For $r\in {\mathbb{Z}}_{\ge 0}$, let us consider q-Bernoulli polynomials of order r which are defined by the generating function to be

$$\begin{array}{c}{\left(\frac{2}{e_q\left(t\right)-1}\right)}^r{e}_q\left(xt\right)=\underset{\underset{r-\text{times}}{⏟}}{\left(\frac{2}{e_q\left(t\right)-1}\right)\times \cdots \times \left(\frac{2}{e_q\left(t\right)-1}\right)e_q\left(xt\right)}\\ =\sum _{n=0}^{\infty }{B}_{n,q}^{(r)}\left(x\right)\frac{t^n}{{\left[n\right]}_q!}.\end{array}$$

(2.42)

In the special case, $x=0$, $B_{n,q}^{(r)}(0)=B_{n,q}^{(r)}$ are called the n th q-Bernoulli numbers of order r. By (2.42), we easily get

$$B_{n,q}^{(r)}(x)=\sum _{l=0}^n{\left(\genfrac{}{}{0ex}{}{n}{l}\right)}_q{B}_{l,q}^{(r)}{x}^{n-l}\in {\mathbb{P}}_n.$$

(2.43)

Let us take $p(x)=B_{n,q}^{(r)}(x)\in {\mathbb{P}}_n$. Then, by Theorem 2.7, we get

$$B_{n,q}^{(r)}(x)=p(x)=\sum _{k=0}^n{b}_{k,q}^r{E}_{k,q}^{(r)}(x),$$

(2.44)

where

$$\begin{array}{rl}{b}_{k,q}^r=& \frac{1}{2^r{[k]}_q!}〈{(e_q(t)+1)}^r{t}^k|B_{n,q}^{(r)}(x))〉\\ =& \frac{1}{2^r{[k]}_q!}\sum _{m=0}^{n-k}\sum _{l=0}^r\left(\genfrac{}{}{0ex}{}{r}{l}\right)\sum _{i_1+\cdots +i_l=m}{\left(\genfrac{}{}{0ex}{}{m}{i_1,\dots ,i_l}\right)}_q\frac{{[n]}_q\cdots {[n-m-k+1]}_q}{{[m]}_q!}{B}_{n-m-k,q}^{(r)}\\ =& \frac{1}{2^r}\sum _{m=0}^{n-k}\sum _{l=0}^r\sum _{i_1+\cdots +i_l=m}\left(\genfrac{}{}{0ex}{}{r}{l}\right){\left(\genfrac{}{}{0ex}{}{m}{i_1,\dots ,i_l}\right)}_q{\left(\genfrac{}{}{0ex}{}{m+k}{m}\right)}_q{\left(\genfrac{}{}{0ex}{}{n}{m+k}\right)}_q{B}_{n-m-k,q}^{(r)}.\end{array}$$

(2.45)

Therefore, by (2.44) and (2.45), we obtain the following theorem.

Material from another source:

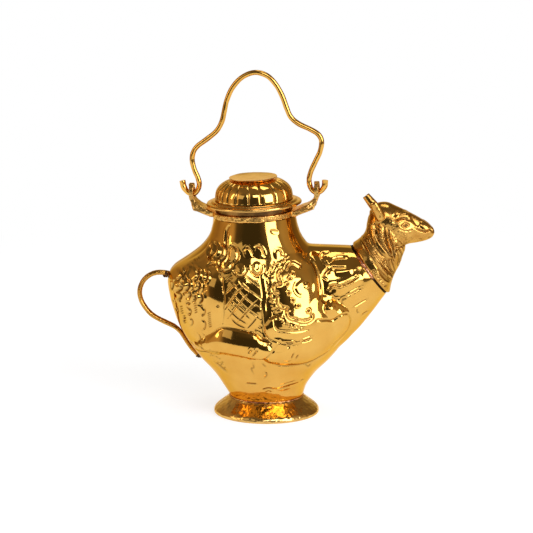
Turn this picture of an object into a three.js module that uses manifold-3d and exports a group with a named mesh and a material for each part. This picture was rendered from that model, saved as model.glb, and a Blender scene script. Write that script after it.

Theorem 2.9 For $n,r\ge 0$, we have

$$\begin{array}{rcl}{B}_{n,q}^{(r)}(x)& =& \frac{1}{2^r}\sum _{k=0}^n\{\sum _{m=0}^{n-k}\sum _{l=0}^r\sum _{i_1+\cdots +i_l=m}\left(\genfrac{}{}{0ex}{}{r}{l}\right){\left(\genfrac{}{}{0ex}{}{m}{i_1,\dots ,i_l}\right)}_q{\left(\genfrac{}{}{0ex}{}{m+k}{m}\right)}_q{\left(\genfrac{}{}{0ex}{}{n}{m+k}\right)}_q\\ \times B_{n-m-k,q}^{(r)}\}{E}_{k,q}^{(r)}(x).\end{array}$$

Remark Recently, Aral, Gupta and Agarwal introduced many interesting properties and applications of q-calculus which are related to this paper (see [13]).